Мы попрощались, и я вышла. Меня в сопровождении конвоира провели во двор и посадили в «черный ворон». Если кто-нибудь не знает, что это такое, я объясню: это зеленая[1] закрытая машина для перевозки заключенных. Внутри она разделена на одиночные купе, такие тесные, что люди с длинными ногами должны были их поджимать, а то прищемит дверью. В 1937 году эти машины были столь популярны, что в одной школе первоклассники на вопрос «Какого цвета ворон?» дружно ответили: «Зеленого».
Итак, меня засунули в одиночное купе. Я не могла видеть, куда мы едем, и вся дрожала. Где-то внутри еще теплилась глупая надежда, что меня привезут домой и отпустят. «Ворон» остановился. Мы вошли во двор Бутырской тюрьмы.
Был лунный августовский вечер. В первом дворе было несколько больших лип, листья которых сверкали при луне. Я не видела деревьев всего четыре месяца, но сердце мое так мучительно сжалось, что я чуть не упала. Меня провели во второй двор, голый и мрачный, потом в тюремное здание, приняли дело в закрытом пакете, записали и повели в камеру.
Камера была огромная, сводчатые стены в подтеках, по обе стороны узкого прохода сплошные нары, забитые телами, на веревках сушились какие-то тряпки. Все заволакивал махорочный дым. Было шумно, кто-то ссорился и кричал, кто-то плакал в голос.

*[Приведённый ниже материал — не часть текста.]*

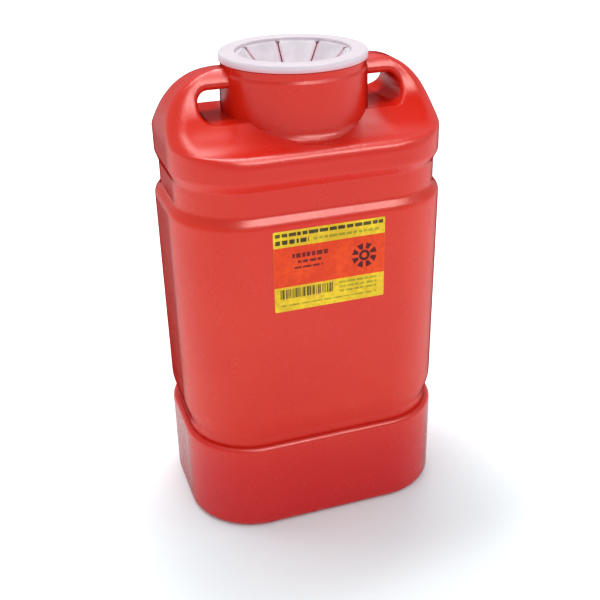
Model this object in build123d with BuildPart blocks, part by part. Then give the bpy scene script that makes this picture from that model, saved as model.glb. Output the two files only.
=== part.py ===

Я растерянно остановилась со своим чемоданом и узлом. Подошла беременная женщина, староста камеры.
— Не бойтесь, — сказала она. — Здесь почти все политические, как и вы. Я сама ткачиха с Трехгорки, Катя Николаева.
Мы поздоровались за руку.
— Лечь придется к параше, здесь такое правило для новеньких.
В углу стояла огромная деревянная вонючая параша. Около нее на нарах было свободное место. Я уже хотела устраиваться, когда заметила в противоположном углу камеры около окна два свободных места по обе стороны спящей женщины с длинными черными косами.
— А можно, я лягу около окна? — спросила я Катю.
Катя как-то замялась, но ответила:
— Ну что же, ложитесь, только соседка там не очень хорошая.
Я подошла к окну и легла.
Соседка моя, Аня, видно, была мне рада. В это время принесли кипяток. У меня был сахар, печенье; я ее угостила. И начала расспрашивать о людях, лежавших на нарах, и Аня о каждом говорила что-нибудь очень плохое. По ее мнению, камера эта была сборищем преступников. Вдруг я заметила на противоположных нарах Женю Быховскую. За четыре месяца, что мы провели вместе, я успела ее полюбить, и от прежнего моего убеждения, что она шпионка, ничего не осталось.
— А знаете ли вы эту женщину? — спросила я у Ани.
— О, это подлая шпионка, такую я убила бы собственными руками.
После этого разговора я подошла к Жене, она по близорукости меня раньше не заметила, а когда узнала — расцеловала и пустила спать с собой. Я молча перенесла вещи от Ани и легла рядом с Женей. Аня злобно посмотрела на меня и осталась опять одна на трех местах.
— Что это за человек? — спросила я у Жени.
— Это бывшая жена Карева, он профессор, очень интересный человек. Он ее оставил и последние годы жил в Ленинграде. И тогда она из мести написала на него заявление, что он скрытый троцкист и двурушник. Его посадили, а заодно и ее за то, что раньше не сообщила о его грехах. Сейчас она пишет заявления на всех в камере, и с ней никто не разговаривает.